You are photographing a lone hiker on a mountain trail. The thirds instinct says put the hiker on a third-line and stop. Instead, look wider. Use the switchback trail as a leading line entering from the lower corner and climbing to the hiker. Leave the top two-thirds of the frame as negative space of sky and rock to sell the scale of the mountain. Now the composition tells a story of a small person in a vast place, and the eye travels the trail up to them. Same subject, far stronger frame, and the third-line placement became one detail rather than the whole plan.

Common mistakes and how to fix them

  • Cluttered backgrounds. A distracting pole or bright object steals attention. Fix: change your angle or aperture until the background supports the subject instead of competing with it.
  • Mergers. A tree that appears to grow from a person’s head, or a horizon slicing through their neck. Fix: move slightly so background elements clear the subject.
  • No entry point. The eye lands nowhere and drifts off. Fix: give it a leading line or a clear foreground to start on.
  • Filling every corner. Fear of empty space makes frames feel cramped. Fix: let negative space do the work when the mood calls for it.
  • Applying thirds blindly. Off-center placement can weaken a symmetrical subject. Fix: match the composition to the subject, not to a habit.

Practice steps

  • Before pressing the shutter, name your subject and ask what leads the eye to it.
  • Scan the whole frame edge to edge for distractions and mergers.
  • Decide consciously: off-center, centered, or framed, and why.
  • Look for a foreground element to add depth.
  • Try the same scene two ways, tight and with negative space, and compare.
  • Watch your background as carefully as your subject.

Conclusion and next step

Composition is a set of choices about where attention goes, and the rule of thirds is only one of them. Add leading lines, negative space, framing, and balance to your toolkit and you gain real control over how a photo reads.
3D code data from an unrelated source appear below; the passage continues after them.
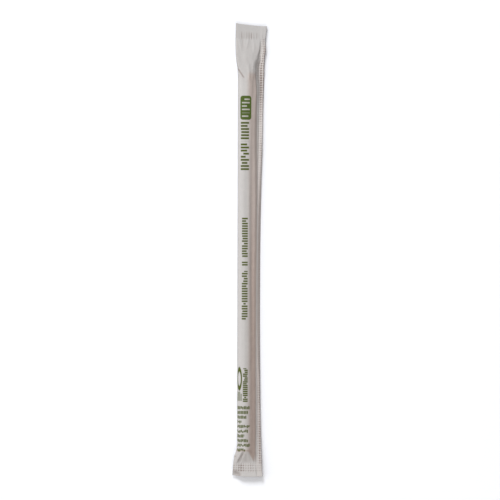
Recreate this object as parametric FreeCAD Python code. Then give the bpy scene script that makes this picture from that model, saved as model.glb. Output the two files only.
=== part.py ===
"""A drinking straw in its sealed paper wrapper, lying on a table as it comes to rest.

The wrapper is one web of thin paper. It is folded in half round the straw, so that the fold runs
along the left side. Its two free edges are pressed together as a knurled fin down the right side,
and both ends are pressed flat and knurled. Nothing opens and nothing shows through the paper, so
the sealed pack is one solid.

All sizes are in millimetres. X runs across the pack towards the fin, Y runs along it towards the
upper end, and Z is up from the table. The origin is on the table, under the middle of the pack.
A place along the pack, called s below, is measured from the lower end. A place across it is
measured from the straw's axis, towards the fin.
"""

import FreeCAD, Part
import math
import os

Vector = FreeCAD.Vector

# The straw and the paper web. The gaps are from the straw's ends to the ends of the pack. The flat
# spot is where the straw's weight beds the paper on the table.
straw_length = 197.0
straw_diameter = 6.0
paper_thickness = 0.06
flat_width = 16.4
lower_gap = 14.0
upper_gap = 24.0
flat_spot_depth = 0.04

# The fin. Next to the pack it is level, and its outer part leans down, so that in the middle its free
# edge clears the table by a hair. Each lean run is the length over which the lean builds up from a
# flat seal.
seam_width = 3.4
seam_level_width = 1.2
fin_clearance = 0.02
sealed_thickness = 0.2
lower_root_reach = 7.1
upper_root_reach = 8.1
fin_lean = 68.0
lower_lean_run = 65.0
upper_lean_run = 85.0

# The flat ends. The paper is knurled over the seal and plain in the margin at the cut. Each end is
# cut a little aslant, and it lies a little above the table.
lower_margin = 2.3
lower_seal_length = 4.5
lower_fold_reach = 5.1
lower_end_height = 2.1
lower_slant = 0.03
upper_margin = 3.9
upper_seal_length = 3.4
upper_fold_reach = 4.35
upper_end_height = 2.0
upper_slant = 0.09

# Between the straw and a seal the paper folds to a flat facet, which starts at a point on the
# straw's rim and ends this far inside the pack's two edges. Small pleats stand on it.
facet_margin = 3.1
facet_tip = 0.3
pleat_width = 0.9
pleat_height = 0.3
pleat_sink = 0.03

# The knurling, and how deep the pieces of the pack run into each other.
knurl_pitch = 1.3
knurl_height = 0.1
overlap = 0.3

# The upper sheet sags from the straw to a ridge beside the fin, and drops from there to the root.
# Towards the straw's upper end the seal runs in, so the fin is wider there and the ridge is higher.
ridge_inset = 1.2
ridge_rise = 1.5
pinch_depth = 2.0
pinch_lift = 0.5
straw_span_count = 10
end_span_count = 3

# The sheets between the straw and the fin, as shares of the way across and of the drop.
crown_share = 0.5
sag_share = 0.35
sag_rise = 0.25
round_share = 0.5523

wrapped_radius = straw_diameter / 2 + paper_thickness
straw_start = lower_gap
straw_end = straw_start + straw_length
pack_length = straw_end + upper_gap
pinch_run = straw_length / straw_span_count
body_start = lower_margin + lower_seal_length
body_end = pack_length - upper_margin - upper_seal_length
half_sheet = sealed_thickness / 2
half_knurled = half_sheet + knurl_height / 2
half_root = half_sheet + 0.75 * knurl_height
free_width = seam_width - seam_level_width
straw_axis_x = (lower_fold_reach + upper_fold_reach - flat_width) / 2


def mixed(first, second, share):
    """The value that lies the given share of the way from the first to the second."""
    return first + (second - first) * share


def built_up(share):
    """A share from 0 to 1, quick at first and then slow."""
    return math.sin(math.pi / 2 * min(max(share, 0.0), 1.0))


def at_end(s, lower, upper):
    """The value for the end that s is nearer to."""
    return lower if s < pack_length / 2 else upper


def flatness(s):
    """0 along the straw, rising to 1 where the paper is sealed flat."""
    lower = (straw_start - s) / (straw_start - body_start)
    upper = (s - straw_end) / (body_end - straw_end)
    return min(max(lower, upper, 0.0), 1.0)


def lean(s):
    """The angle of the fin's outer part below the level."""
    share = built_up((s - body_start) / lower_lean_run) * built_up((body_end - s) / upper_lean_run)
    return math.radians(fin_lean) * share


def pinch(s):
    """How far the seal runs in at s."""
    share = min(max(1.0 - (straw_end - s) / pinch_run, 0.0), 1.0)
    return pinch_depth * share * (1.0 - flatness(s))


def root(s):
    """Where the two sheets meet at the fin: its place across the pack, and its height."""
    along = (s - straw_start) / straw_length
    open_reach = mixed(lower_root_reach, upper_root_reach, built_up(along) ** 3)
    full_lean = math.radians(fin_lean)
    open_height = fin_clearance + free_width * math.sin(full_lean) + half_knurled * math.cos(full_lean)
    sealed_reach = flat_width - seam_width - at_end(s, lower_fold_reach, upper_fold_reach)
    sealed_height = at_end(s, lower_end_height, upper_end_height)
    flat = flatness(s)
    return mixed(open_reach, sealed_reach, flat) - pinch(s), mixed(open_height, sealed_height, flat)


def fold(s):
    """Where the fold lies across the pack."""
    return -mixed(wrapped_radius, at_end(s, lower_fold_reach, upper_fold_reach), flatness(s))


def facet(s):
    """Where the level top starts and ends across the pack: the straw's crown, then a facet."""
    flat = flatness(s)
    return mixed(0.0, fold(s) + facet_margin, flat), mixed(facet_tip, root(s)[0] - facet_margin, flat)


def levels(s):
    """The heights of the underside, the fold and the level top."""
    flat = flatness(s)
    middle = mixed(wrapped_radius - flat_spot_depth, at_end(s, lower_end_height, upper_end_height), flat)
    half_height = mixed(wrapped_radius, half_root, flat)
    return middle - half_height, middle, middle + half_height


def placed(s, across, height):
    """A point of the pack."""
    slant = at_end(s, lower_slant, upper_slant) * flatness(s)
    return Vector(straw_axis_x + across, s - pack_length / 2 - slant * (across + straw_axis_x), height)


def curve(s, points):
    """A straight edge through two points, or a smooth one drawn by four."""
    poles = [placed(s, across, height) for across, height in points]
    if len(poles) == 2:
        return Part.makeLine(poles[0], poles[1])
    bezier = Part.BezierCurve()
    bezier.setPoles(poles)
    return bezier.toShape()


def section(s):
    """The closed outline of the pack at s, from the foot round the fold and the crown to the root."""
    flat = flatness(s)
    reach, root_height = root(s)
    bottom, middle, top = levels(s)
    left = fold(s)
    foot, crown_end = facet(s)
    root_top = root_height + half_root
    root_bottom = root_height - half_root
    ridge = reach - ridge_inset
    ridge_top = root_top + mixed(ridge_rise, 0.0, flat) + pinch_lift * pinch(s)
    over = ridge - crown_end
    under = reach - foot
    fold_handle = mixed(foot, left, round_share)
    fold_rise = round_share * (top - middle)
    edges = [
        [(foot, bottom), (fold_handle, bottom), (left, middle - fold_rise), (left, middle)],
        [(left, middle), (left, middle + fold_rise), (fold_handle, top), (foot, top)],
        [(foot, top), (crown_end, top)],
        [(crown_end, top), (crown_end + crown_share * over, top),
         (ridge - sag_share * over, mixed(ridge_top, top, sag_rise)), (ridge, ridge_top)],
        [(ridge, ridge_top), (reach, root_top)],
        [(reach, root_top), (reach, root_bottom)],
        [(reach, root_bottom), (reach - sag_share * under, mixed(root_bottom, bottom, sag_rise)),
         (foot + crown_share * under, bottom), (foot, bottom)],
    ]
    return Part.Wire([curve(s, points) for points in edges])


def filled_body():
    """The paper round the straw, and its facets down to the seals."""
    stations = [body_start - overlap]
    stations += [mixed(body_start, straw_start, i / end_span_count) for i in range(end_span_count)]
    stations += [mixed(straw_start, straw_end, i / straw_span_count) for i in range(straw_span_count)]
    stations += [mixed(straw_end, body_end, i / end_span_count) for i in range(end_span_count + 1)]
    stations.append(body_end + overlap)
    return Part.makeLoft([section(s) for s in stations], True, True)


def fin():
    """The two sheets pressed into one ribbon, with a ridge across it at every half pitch."""
    start = body_start - overlap
    end = body_end + overlap
    ridges = round((end - start) / knurl_pitch)
    rings = []
    for i in range(2 * ridges + 1):
        s = mixed(start, end, i / (2 * ridges))
        plain = i in (0, 2 * ridges)
        wave = 0.0 if plain else knurl_height / 2 * (-1) ** i
        angle = lean(s)
        reach, height = root(s)
        bend = (reach + seam_level_width + pinch(s), height)
        free_edge = (bend[0] + free_width * math.cos(angle), height - free_width * math.sin(angle))
        line = [((reach - overlap / 2, height), 0.0), (bend, angle / 2), (free_edge, angle)]
        sides = []
        for side in (half_sheet, -half_sheet):
            offset = wave + side
            sides.append([placed(s, across + offset * math.sin(turn), up + offset * math.cos(turn))
                          for (across, up), turn in line])
        loop = sides[0] + sides[1][::-1]
        rings.append(Part.makePolygon(loop + loop[:1]))
    return Part.makeLoft(rings, True, True)


def end_seal(inner, outer, seal_length, fold_reach, height, bump):
    """A flat end, from its inner line to its cut. bump gives the paper's rise at a column and row."""
    columns = 2 * round(flat_width / knurl_pitch)
    rows = 2 * round(seal_length / knurl_pitch)
    towards = 1 if outer > inner else -1
    lines = [(inner + towards * seal_length * row / rows, row) for row in range(rows + 1)]
    lines.append((outer, rows))
    rings = []
    for s, row in lines:
        sides = []
        for side in (half_sheet, -half_sheet):
            sides.append([])
            for column in range(columns + 1):
                rise = 0.0 if row in (0, rows) else knurl_height / 2 * bump(column, row)
                across = flat_width * column / columns - fold_reach
                sides[-1].append(placed(s, across, height + side + rise))
        loop = sides[0] + sides[1][::-1]
        rings.append(Part.makePolygon(loop + loop[:1]))
    return Part.makeLoft(rings, True, True)


def waffle(column, row):
    return (-1) ** (column + row)


def ribs(column, row):
    return (-1) ** column


def pleat(seal, rim, start, end):
    """A low ridge on a facet, narrowed to a point at both ends.

    Its ends are given as shares of the way from the seal to the rim, and from the fold's side of
    the facet to the other.
    """
    places = []
    for along, beside in (start, end):
        s = mixed(seal, rim, along)
        places.append((s, mixed(*facet(s), beside)))
    middle = [mixed(first, second, 0.5) for first, second in zip(*places)]
    run = (places[1][0] - places[0][0], places[1][1] - places[0][1])
    step = pleat_width / 2 / math.hypot(*run)
    beside_ridge = [(middle[0] + side * step * run[1], middle[1] - side * step * run[0]) for side in (1, -1)]
    ring = [placed(s, across, levels(s)[2] - pleat_sink)
            for s, across in (places[0], beside_ridge[0], places[1], beside_ridge[1])]
    faces = []
    for height in (pleat_height, -pleat_height):
        crest = placed(*middle, levels(middle[0])[2] + height)
        for first, second in zip(ring, ring[1:] + ring[:1]):
            faces.append(Part.Face(Part.makePolygon([first, second, crest, first])))
    return Part.Solid(Part.Shell(faces))


def pleats():
    """The pleats at both ends, fanned out from the seals."""
    lower = [((0.08, 0.05), (0.72, 0.2)), ((0.08, 0.92), (0.72, 0.8))]
    upper = [((0.04, 0.1), (0.34, 0.25)), ((0.04, 0.32), (0.4, 0.42)), ((0.04, 0.72), (0.36, 0.62)),
             ((0.42, 0.5), (0.92, 0.75))]
    return [pleat(body_start, straw_start, *ends) for ends in lower] + \
        [pleat(body_end, straw_end, *ends) for ends in upper]


def wrapped_straw():
    lower_end = end_seal(body_start, 0.0, lower_seal_length, lower_fold_reach, lower_end_height, waffle)
    upper_end = end_seal(body_end, pack_length, upper_seal_length, upper_fold_reach, upper_end_height, ribs)
    pack = filled_body().fuse([fin(), lower_end, upper_end] + pleats())
    depth = 2 * straw_diameter
    corner = Vector(-flat_width, -pack_length, -depth)
    under_table = Part.makeBox(2 * flat_width, 2 * pack_length, depth, corner)
    return pack.cut(under_table)


os.makedirs("parts", exist_ok=True)
wrapped_straw().exportStep("parts/wrapped_straw.step")
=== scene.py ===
# %% [markdown]
# A straw in its sealed paper wrapper
#
# The object is a drinking straw in a wrapper made of one web of thin paper. The web is folded in
# half round the straw, its two free edges are pressed together down one side, and both ends are
# pressed flat. Everything that shows is that one sheet, so the whole lesson is about making a flat
# grid of faces behave like paper: round over the straw, flat and knurled where it is sealed, and
# creased in between.

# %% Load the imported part
import math

import bmesh
import bpy
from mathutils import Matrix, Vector, noise


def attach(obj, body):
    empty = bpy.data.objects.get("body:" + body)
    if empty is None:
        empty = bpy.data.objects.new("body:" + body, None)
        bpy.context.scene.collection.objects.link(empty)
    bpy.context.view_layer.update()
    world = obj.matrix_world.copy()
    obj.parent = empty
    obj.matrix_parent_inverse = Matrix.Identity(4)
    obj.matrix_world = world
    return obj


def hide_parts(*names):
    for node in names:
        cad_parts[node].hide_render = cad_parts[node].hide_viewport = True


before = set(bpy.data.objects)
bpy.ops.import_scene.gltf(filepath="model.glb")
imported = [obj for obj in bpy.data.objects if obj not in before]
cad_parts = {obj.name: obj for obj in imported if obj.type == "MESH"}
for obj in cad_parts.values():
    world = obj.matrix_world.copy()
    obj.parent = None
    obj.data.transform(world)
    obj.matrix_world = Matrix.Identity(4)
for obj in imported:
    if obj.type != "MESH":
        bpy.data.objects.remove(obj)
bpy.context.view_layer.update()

# %% [markdown]
# The sizes of the pack
#
# The real sheet has few sizes: how wide it is when folded flat, how long it is, where the straw
# lies in it, and how wide the pressed seam is. They are written in millimetres, as the paper maker
# would, and turned to metres only when a point is placed. The knurling's pitch also sets the grid,
# because a bump needs four faces to rise and fall. A place along the pack, s, is measured from its
# lower end, and a place across it from the straw's axis.

# %% Sizes
MM = 0.001
knurl_pitch = 1.26
cell = knurl_pitch / 4
pillow_cells = 40
seam_cells = 12
columns = pillow_cells + seam_cells
pack_length = 235.0
rows = round(pack_length / cell)
straw_start = 14.0
straw_end = 211.0
wrapped_radius = 3.06
straw_axis_x = -3.475
lower_seal = 6.8
upper_seal = 227.7
lower_end_height = 2.25
lower_curl = 0.65
upper_end_height = 1.7
upper_sink = 0.85
half_sheet = 0.08
lower_margin = 2.3
upper_margin = 3.9
seam_knurl = 0.16
end_knurl = 0.14
seam_lift = math.radians(8)
print("grid:", columns, "by", rows, "cells of", round(cell, 3), "mm")

# %% [markdown]
# The camera, the lamps and the table
#
# The photograph looks straight at the middle of the pack from far away, so the camera hangs high
# over it with a narrow angle. It is turned by a hair, as the pack is in the picture. The key lamp
# stands beyond the upper end and throws the shadow that shows below the lower one. A wide lamp on
# the left gives the round paper its light side and its dark side, and a fill from below evens out
# what slopes towards the lower end. The table is plain, and it is painted lighter only for the
# camera, so that it keeps the pack's shadow and sends no extra light up.

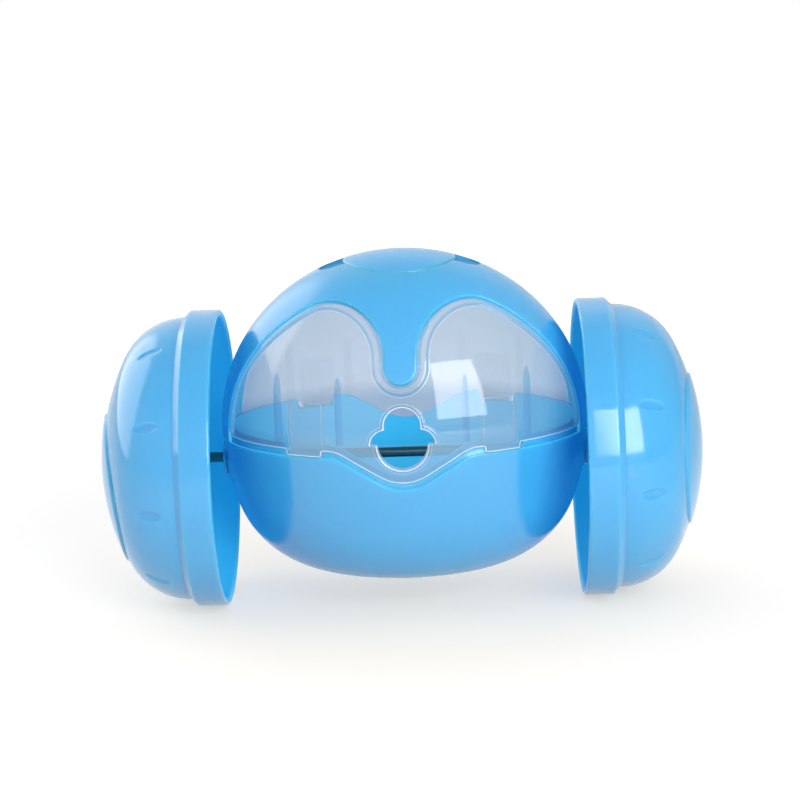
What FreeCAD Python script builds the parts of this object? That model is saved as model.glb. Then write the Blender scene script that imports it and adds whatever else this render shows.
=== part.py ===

Your next step: pick one tool this week, negative space, for example, and shoot ten frames built around only that idea until it becomes instinct.

FAQ

Is the rule of thirds wrong?

No, it is a reliable default that prevents common beginner errors. It becomes a limitation only when it is the sole tool you use. Keep it, and add others alongside it.

Can I fix composition by cropping later?

Cropping can rescue placement and remove edge distractions, but it cannot add a leading line or foreground that was never captured, and heavy crops throw away resolution. Compose in-camera when you can.

When is centering the subject the right call?

Center works well for symmetrical scenes, formal portraits, and reflections, where the mirrored balance is the point. It signals stability and intention, so use it deliberately rather than by accident.

How do I train my composition eye faster?

Study images you admire and identify the single tool holding them together, then go shoot with only that tool. Constraint forces you to understand each principle instead of relying on one habit.

References

  • Established composition principles including leading lines, negative space, and visual balance, long taught in photography and graphic design education.